Navigating the stock market can be a high-stakes game. Choose incorrectly, and your portfolio might suffer. But the right choices? They could be your ticket to financial triumph. With thousands of stocks to choose from, pinpointing those poised for success is no small feat. It’s a daunting task, requiring hours of market analysis and company research – time that many people simply don’t have.
That’s where we come in. Each week, we delve deep into the market’s vast array of options, sifting through countless possibilities to bring you a select few. These are not just any stocks; they are carefully chosen based on solid research, current market trends, and potential for noteworthy growth.
This week, we’ve honed in on three stocks that stand out from the crowd. Our picks go beyond the mainstream; they’re strategic selections, crafted for significant impact in both the immediate future and over the long haul.
Hudson Technologies (NASDAQ: HDSN)
If you’re on the lookout for a timely investment opportunity, Hudson Technologies might just be the ticket, and the window to buy at a bargain is narrowing. The 2020 American Innovation and Manufacturing Act, which mandates a significant phase-out of virgin and reclaimed hydrofluorocarbons (HFCs), positions Hudson Technologies as a key player. As the leading provider of eco-friendly refrigerants, holding a 35% market share, Hudson is strategically placed to benefit from these regulatory changes.

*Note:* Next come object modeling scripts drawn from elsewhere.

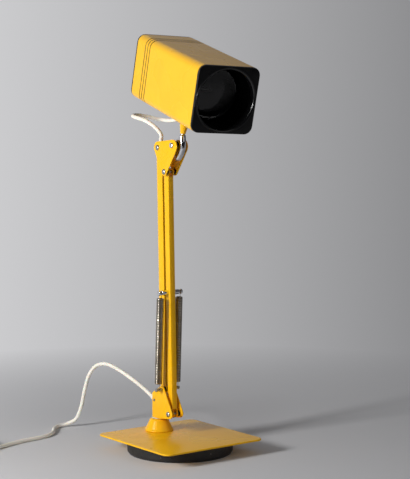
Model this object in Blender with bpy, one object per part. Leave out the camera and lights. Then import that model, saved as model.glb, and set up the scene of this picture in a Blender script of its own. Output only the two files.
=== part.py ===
"""Tabletop searchlight lamp with a spring-balanced double arm, in metres, +Z up.

The origin is the middle of the base's underside and +X is the lamp's forward direction.
The lamp is a swivelling mast bracket, a parallelogram of two channel arms pulled back by
two tension springs, a top bracket that stays level, and a box-shaped shade that tilts on
a knuckle and turns on a hollow stem.
"""

import math

import bmesh
import bpy
from mathutils import Matrix, Vector

# Clearances and the fineness of round shapes
SEAT_GAP = 0.0003
PIN_CLEARANCE = 0.0003
CUT_OVERRUN = 0.004
ROUND_STEPS = 16
FINE_STEPS = 32
PIN_STEPS = 12
ARC_STEP = math.radians(22.5)
CORNER_STEPS = 4

# Base: a square plate on a round iron weight
PAD_THICKNESS = 0.0018
PAD_INSET = 0.0020
WEIGHT_RADIUS = 0.0793
WEIGHT_EDGE_ROUND = 0.0022
WEIGHT_HEIGHT = 0.0179
PLATE_SIDE = 0.180
PLATE_THICKNESS = 0.0028
PLATE_CORNER_RADIUS = 0.012
PLATE_EDGE_ROUND = 0.0007

# Mast: socket, washer and folded bracket, behind the middle of the base
MAST_BACK = 0.0541
SOCKET_FOOT_RADIUS = 0.0218
SOCKET_FOOT_LIP = 0.0016
SOCKET_TOP_RADIUS = 0.0140
SOCKET_HEIGHT = 0.0184
SOCKET_TOP_ROUND = 0.0012
SOCKET_BOLT_RADIUS = 0.0040
SOCKET_BOLT_HEAD_RADIUS = 0.0068
SOCKET_BOLT_HEAD_HEIGHT = 0.0052
SOCKET_BOLT_REACH = 0.0080
COUNTERBORE_CLEARANCE = 0.0012
SWIVEL_WASHER_RADIUS = 0.0110
SWIVEL_WASHER_THICKNESS = 0.0019
SWIVEL_PIN_RADIUS = 0.0035
SWIVEL_PIN_SEAT = 0.0060
SWIVEL_PIN_HEAD_RADIUS = 0.0062
SWIVEL_PIN_HEAD_HEIGHT = 0.0026

# Sheet brackets: two cheeks either side of the arms
CHEEK_OUTER = 0.0106
CHEEK_THICKNESS = 0.0016
FLOOR_THICKNESS = 0.0020
CHEEK_REAR_INSET = 0.0030
CHEEK_REAR_HEIGHT = 0.0357
CHEEK_REAR_ROUND = 0.0030
CHEEK_FOOT_ROUND = 0.0006
CHEEK_FLOOR_REACH = 0.0140
CHEEK_REAR_PIVOT_ROUND = 0.0057
CHEEK_NOSE_ROUND = 0.0072
CHEEK_NOSE_FORWARD = 0.0026
CHEEK_NOSE_RISE = 0.0008

# Parallelogram: front pivots, the short link to the rear pivots, and the long arms
FRONT_PIVOT_FORWARD = 0.0384
FRONT_PIVOT_HEIGHT = 0.0100
LINK_BACK = 0.0166
LINK_RISE = 0.0356
ARM_LENGTH = 0.3648
ARM_LEAN = math.radians(-1.49)
FRONT_ARM_DEPTH = 0.0110
REAR_ARM_DEPTH = 0.0134
ARM_WIDTH = 0.0090
ARM_WALL = 0.0012
ARM_SET_BACK = 0.0030
ARM_END_REACH = 0.0050
ARM_END_ROUND = 0.0020
ARM_EAR_RADIUS = 0.0048
ARM_EAR_BLEND = 0.0090
ARM_WEB_START = 0.0075
PIVOT_RADIUS = 0.0020
RIVET_HEAD_RADIUS = 0.0042
RIVET_HEAD_HEIGHT = 0.0018
BUSH_RADIUS = 0.0042

# Springs either side of the arms, hooked between the rear pin and a pin in the front arm
SPRING_Y = 0.0172
SPRING_OUTER_RADIUS = 0.0058
SPRING_WIRE_RADIUS = 0.0011
SPRING_LOWER_LEAD = 0.0092
SPRING_UPPER_LEAD = 0.0078
SPRING_CURLS = 19
SPRING_POINTS_PER_CURL = 8
SPRING_EYE_STEPS = 10
HOOK_PIN_RADIUS = 0.0026
HOOK_GROOVE_RADIUS = 0.0019
HOOK_GROOVE_WIDTH = 0.0034
HOOK_PIN_END = 0.0028
CROSS_PIN_SHARE = 0.5034
CROSS_PIN_BACK = 0.0052
CROSS_PIN_RADIUS = 0.0022
CROSS_PIN_SPOOL_RADIUS = 0.0038

# Top bracket cheeks
TOP_REAR_ROUND = 0.0090
TOP_FRONT_ROUND = 0.0062
TOP_NOSE_ROUND = 0.0103
TOP_NOSE_FORWARD = 0.0020
TOP_NOSE_DROP = 0.0019
TILT_FORWARD = 0.0196
TILT_RISE = 0.0399

# Tilt screw, knuckle and hollow stem
TILT_SCREW_RADIUS = 0.0025
TILT_SCREW_HEAD_RADIUS = 0.0042
TILT_SCREW_HEAD_HEIGHT = 0.0024
TILT_NUT_RADIUS = 0.0052
TILT_NUT_HEIGHT = 0.0034
TILT_BUSH_RADIUS = 0.0056
KNUCKLE_WIDTH = 0.0095
KNUCKLE_WALL = 0.0013
KNUCKLE_PIVOT_ROUND = 0.0060
KNUCKLE_NECK_ROUND = 0.0044
KNUCKLE_NECK_DROP = 0.0044
KNUCKLE_BULGE_ROUND = 0.0066
KNUCKLE_BULGE_FORWARD = 0.0112
KNUCKLE_TAIL_ROUND = 0.0052
KNUCKLE_TAIL_FORWARD = 0.0065
KNUCKLE_TAIL_DROP = 0.0168
KNUCKLE_ROOF = 0.0080
STEM_FORWARD = 0.0093
STEM_RISE = 0.0203
STEM_RADIUS = 0.0030
STEM_BORE_RADIUS = 0.0019
STEM_HEAD_RADIUS = 0.0036
STEM_HEAD_HEIGHT = 0.0018
STEM_THREAD_REACH = 0.0095
STEM_NUT_RADIUS = 0.0062
STEM_NUT_HEIGHT = 0.0040
HEAD_PITCH = math.radians(13.44)
HEAD_YAW = math.radians(-10.79)

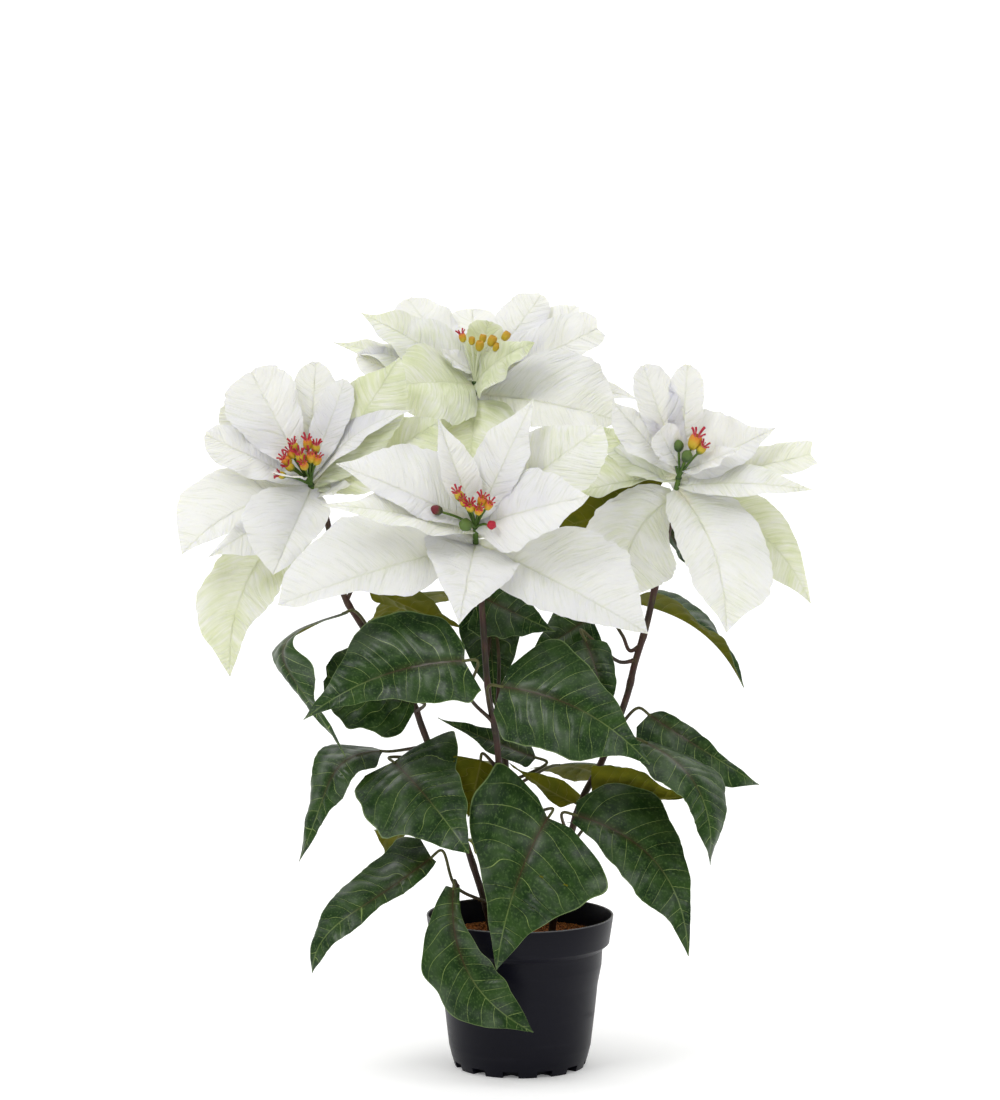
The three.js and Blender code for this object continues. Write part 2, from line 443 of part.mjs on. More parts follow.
function potSolid() {
  const outside = [[POT_FOOT_RADIUS, 0], [43.9, 7], [45.6, 14], [48.4, 38], [49.9, 53], [52.4, 66],
    [53, 76.5], [57.3, 80], [57.9, 84], [POT_RIM_RADIUS, POT_HEIGHT]];
  const inside = [[POT_RIM_RADIUS - POT_WALL, POT_HEIGHT], ...POT_INSIDE, [41.9, FLOOR_TOP]];
  const underside = [[0, 0], [PAD_RADIUS, 0], [PAD_RADIUS + PAD_SLOPE, FLOOR_UNDERSIDE],
    [FOOT_RING_INNER - 1, FLOOR_UNDERSIDE], [FOOT_RING_INNER, 0]];
  const floor = [[PAD_RADIUS + PAD_SLOPE, FLOOR_TOP], [PAD_RADIUS, FLOOR_THICKNESS], [0, FLOOR_THICKNESS]];
  let pot = latheSolid([...underside, ...outside, ...inside, ...floor], POT_SIDES);
  for (let k = 0; k < NOTCH_COUNT; k += 1) {
    // The notch takes the foot ring only, and stays below the floor.
    const notch = new THREE.BoxGeometry(NOTCH_SIZE.wide, NOTCH_SIZE.deep, 2 * NOTCH_SIZE.high);
    notch.translate(0, -POT_FOOT_RADIUS, 0);
    notch.rotateZ(NOTCH_TURN + (2 * Math.PI * k) / NOTCH_COUNT);
    pot = pot.subtract(asSolid(notch));
  }
  for (let k = 0; k < DRAIN_COUNT; k += 1) {
    const angle = (2 * Math.PI * k) / DRAIN_COUNT;
    const drain = new THREE.CylinderGeometry(DRAIN_RADIUS, DRAIN_RADIUS, 2 * FLOOR_UNDERSIDE, 8);
    drain.rotateX(Math.PI / 2);
    drain.translate(DRAIN_RING_RADIUS, 0, FLOOR_UNDERSIDE);
    drain.rotateZ(angle);
    pot = pot.subtract(asSolid(drain));
  }
  return pot;
}

function soilSolid() {
  const bottom = FLOOR_TOP + GAP;
  const wall = POT_INSIDE.filter(([, height]) => height < SOIL_LEVEL).reverse();
  const profile = [[0, bottom], [40, bottom], ...wall.map(([radius, height]) => [radius - GAP, height]),
    [56, SOIL_LEVEL], [30, SOIL_LEVEL + 0.7 * SOIL_CROWN], [0, SOIL_LEVEL + SOIL_CROWN]];
  let soil = latheSolid(profile, POT_SIDES);
  for (const name of Object.keys(STEMS)) {
    const path = stemPath(name);
    path[0].z -= GAP;
    soil = soil.subtract(tubeSolid(path, STEMS[name].radius + GAP + HOLE_DRAFT, STEM_SIDES, STEM_STEPS));
  }
  return soil;
}

// ---- stems with their petioles ----------------------------------------------------------------------------

const bloomAxis = (bloom) => vector(bloom.axis).normalize();
const onAxis = (bloom, distance) => vector(bloom.centre).addScaledVector(bloomAxis(bloom), distance);

// The stem turns into its bloom's axis just under the hub.
function stemPath(name) {
  const top = -HUB_LENGTH - GAP;
  return [...STEMS[name].points.map(vector), onAxis(BLOOMS[name], top - NECK_RUN), onAxis(BLOOMS[name], top)];
}

// The point of a stem's curve at a height.
function stemAt(name, height) {
  const curve = new THREE.CatmullRomCurve3(stemPath(name), false, 'centripetal');
  const spots = curve.getPoints(400);
  return spots.find((spot) => spot.z >= height);
}

// A petiole leaves its stem, runs through any points given, and meets its leaf's base end on.
function petioleSolid(leaf) {
  const start = Array.isArray(leaf.joint) ? vector(leaf.joint) : stemAt(leaf.stem, leaf.joint);
  const [head, next] = bladeSurface({ sweep: LEAF_SWEEP, ...leaf }, 12, 2);
  const ahead = next[1].clone().sub(head[1]).normalize();
  const across = head[2].clone().sub(head[0]);
  const under = across.cross(ahead).normalize().multiplyScalar(-(leaf.under ?? 0));
  const end = head[1].clone().addScaledVector(ahead, -PETIOLE_GAP).add(under);
  const run = Math.min(8, 0.35 * start.distanceTo(end));
  const before = end.clone().addScaledVector(ahead, -run);
  const points = [start, ...(leaf.via ?? []).map(vector), before, end];
  return tubeSolid(points, PETIOLE_RADIUS, 4, 4 + (leaf.via ?? []).length);
}

function stemSolid(name) {
  const stem = tubeSolid(stemPath(name), STEMS[name].radius, STEM_SIDES, STEM_STEPS);
  const petioles = LEAVES.filter((leaf) => leaf.stem === name).map(petioleSolid);
  return join([stem, ...petioles]);
}

// ---- blooms -----------------------------------------------------------------------------------------------

// Turns a solid that stands on +Z so that it stands along an axis from a point.
function standAlong(geometry, axis, point) {
  geometry.applyQuaternion(new THREE.Quaternion().setFromUnitVectors(new THREE.Vector3(0, 0, 1), axis));
  geometry.translate(...point);
  return geometry;
}

function bractsSolid(bloom) {
  const profile = [[0, -HUB_LENGTH], [HUB_NECK_RADIUS, -HUB_LENGTH], [HUB_NECK_RADIUS, -HUB_LENGTH / 3],
    [HUB_TOP_RADIUS, 0], [0, 0]];
  const hub = new THREE.LatheGeometry(profile.map((p) => new THREE.Vector2(...p)), 7).rotateX(Math.PI / 2);
  const solids = [asSolid(standAlong(hub, bloomAxis(bloom), vector(bloom.centre)))];
  for (const [place, tip, face, left, right, more] of bloom.bracts) {
    const large = Math.max(...left, ...right) > LARGE_BRACT;
    const blade = {
      base: onAxis(bloom, place).toArray(),
      tip: vector(bloom.centre).add(vector(tip)).toArray(),
      face,
      left,
      right,
      sweep: BRACT_SWEEP,
      ...more,
    };
    solids.push(bladeSolid(blade, large ? 6 : 4, 2));
  }
  // The bracts are notched round the flowers, and a scrap that a notch cuts loose is dropped.
  const pieces = join(solids).subtract(cyathiaSolid(bloom, GAP)).decompose();
  return pieces.reduce((best, piece) => (piece.volume() > best.volume() ? piece : best));
}

// The flowers proper: small stalked heads on a cushion. With a margin it is the space that they need.
function cyathiaSolid(bloom, margin = 0) {
  const axis = bloomAxis(bloom);
  const seat = onAxis(bloom, GAP);
  const { top, bottom, height } = CUSHION;
  const cushion = new THREE.CylinderGeometry(top + margin, bottom + margin, height + 2 * margin, 7);
  cushion.rotateX(Math.PI / 2).translate(0, 0, height / 2);
  const solids = [asSolid(standAlong(cushion, axis, seat))];
  const root = seat.clone().addScaledVector(axis, height / 2);
  for (const [x, y, z, radius] of bloom.heads) {
    const head = vector(bloom.centre).add(vector([x, y, z]));
    const direction = head.clone().sub(root).normalize();
    const bulb = new THREE.SphereGeometry(radius + margin, 5, 3).rotateX(Math.PI / 2).scale(1, 1, 1.3);
    solids.push(asSolid(standAlong(bulb, direction, head)));
    solids.push(tubeSolid([root, head], STALK_RADIUS + margin, 4, 1));
  }
  return join(solids);
}

// ---- the plant --------------------------------------------------------------------------------------------

const plant = new THREE.Group();
plant.name = 'poinsettia';
plant.add(asMesh('pot', potSolid(), MATERIALS.pot));
plant.add(asMesh('soil', soilSolid(), MATERIALS.soil));
for (const [name, bloom] of Object.entries(BLOOMS)) {
  plant.add(asMesh(`stem_${name}`, stemSolid(name), MATERIALS.stem));
  plant.add(asMesh(`bracts_${name}`, bractsSolid(bloom), MATERIALS.bract));
  plant.add(asMesh(`cyathia_${name}`, cyathiaSolid(bloom), MATERIALS.cyathia));
}
for (const leaf of LEAVES) {
  const small = Math.max(...leaf.left, ...leaf.right) <= SMALL_LEAF;
  const blade = { sweep: LEAF_SWEEP, ...leaf };
  plant.add(asMesh(leaf.name, bladeSolid(blade, 5, small ? 2 : 4), MATERIALS.leaf));
}

export default plant;
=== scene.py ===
# %% [markdown]
# # A potted poinsettia
# The real thing is a nursery pot of peat and coco crumb with four woody stems. Each stem carries dark,
# leathery leaves on thin stalks and ends in a head of white and pale green bracts, which are leaves that
# look like petals. The true flowers are the small yellow and red cups in the middle of each head.
#
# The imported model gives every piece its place. This lesson replaces its plain solids with finer ones:
# blades with veins and ruffled edges, stalks that taper, flowers with fingers, and loose soil.

# %% The frame
import math

import bpy
import numpy as np
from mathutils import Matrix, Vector


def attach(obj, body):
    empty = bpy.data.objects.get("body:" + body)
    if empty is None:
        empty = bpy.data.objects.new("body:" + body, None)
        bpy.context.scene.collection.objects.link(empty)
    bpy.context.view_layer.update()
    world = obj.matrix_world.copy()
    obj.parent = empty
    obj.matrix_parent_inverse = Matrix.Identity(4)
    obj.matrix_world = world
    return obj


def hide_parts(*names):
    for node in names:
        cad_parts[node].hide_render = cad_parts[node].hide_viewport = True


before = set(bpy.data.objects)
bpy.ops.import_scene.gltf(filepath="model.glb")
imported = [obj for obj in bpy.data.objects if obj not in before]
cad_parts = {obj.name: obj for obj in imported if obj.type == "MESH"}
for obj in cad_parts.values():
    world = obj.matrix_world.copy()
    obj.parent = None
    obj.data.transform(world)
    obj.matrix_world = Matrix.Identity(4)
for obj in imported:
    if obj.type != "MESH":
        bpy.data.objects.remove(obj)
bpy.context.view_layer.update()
MM = 0.001
SEED = 12
bpy.context.scene.view_settings.view_transform = "Standard"
print("frame:", len(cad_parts), "nodes")

# %% [markdown]
# ## Shader maths in plain Python
# A material is a graph of small sums. Written as nodes they are hard to read, so a `Wire` wraps a socket:
# `1 - mask * 0.5` then adds the Math nodes by itself. Everything that isn't arithmetic goes through
# `put`, which takes a node's type, its settings and what goes into its sockets. The same wires carry the
# sums of the Geometry Nodes trees further down.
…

The Act calls for an 85% reduction in HFCs by 2036. As we edge closer to this deadline, we could see a squeeze in the availability of popular refrigerants like R-410A and R-134a, potentially driving up prices. This scenario sets the stage for Hudson to experience a spike in demand for reclaimed refrigerants as the law increasingly impacts supplies.
Currently, things might seem quiet, but consider this the lull before a significant shift in industry dynamics. Hudson’s recent dip in sales and profits, primarily due to challenging comparisons with last year’s initial HFC reductions, doesn’t tell the whole story. Looking ahead to 2024, with a planned 40% cut in baseline HFC production, the industry is likely to feel a real shake-up.
Financially, Hudson has made a smart move by paying off its term loan this year, freeing up millions in interest expenses. This strategic decision puts the company in a stronger financial position, ready to embrace the next growth phase. For investors seeking a company at the forefront of environmental regulation changes with solid financial footing, Hudson Technologies presents an intriguing option.
Broadcom (NASDAQ: AVGO)
As Broadcom gears up to release its fiscal fourth-quarter earnings on December 7, 2023, the tech community is abuzz with anticipation. Analysts, including those from Deutsche Bank, are eyeing Broadcom with optimism, suggesting the company might not just meet but exceed expectations and possibly revise its guidance upward.
Broadcom’s journey this year has been marked by significant achievements. A key highlight is the projected surge in AI-driven revenue, expected to reach $3.8 billion, or 15% of its semiconductor revenues in fiscal 2023. This figure is poised to climb to 25% in the following year, underscoring Broadcom’s solid position in the AI domain. Additionally, the strategic acquisition of VMware is set to further strengthen Broadcom’s financials, with an anticipated addition of $8.5 billion in incremental adjusted EBITDA within three years post-acquisition.
The company’s stock performance mirrors its operational success, with shares soaring over 69% this year. With a median price target of $1000 and a Strong Buy consensus, Broadcom is a compelling AI growth prospect. As we look forward to FY24, Broadcom’s disciplined strategy and diversified approach signal a path of continued growth and stability.
Conagra Brands (NYSE:CAG)
Conagra often flies under the radar in the food stock sector, largely due to its history of management challenges. However, under the leadership of its current President and CEO Sean Connolly, the company has been making significant strides in righting its course.
Currently trading at about 1.5 times its book value, Conagra presents itself as an undervalued option, especially when you consider its extensive market reach. The company has been showing a notable improvement in margins over recent quarters. This is a clear indicator that the management is effectively navigating through the challenges of higher interest rates and fluctuating consumer confidence, achieving more with fewer resources.
One key aspect of Conagra’s recent success is its financial management. The company has generated substantial free cash flow, allowing it to pay down $130 million in short-term debt – a move that will save on interest expenses. At the same time, it’s commendable that they’ve managed to distribute a $157 million dividend to shareholders.
The primary focus for Conagra at the moment is reducing its short-term debt, a goal that Connolly is actively working towards. Despite this focus on debt reduction, the company maintains a strong commitment to delivering shareholder value. For investors, Conagra offers a compelling mix of potential growth as it continues to improve its financial health, along with a stable opportunity for income. It’s a stock that balances growth potential with financial prudence, making it an attractive pick in the current market.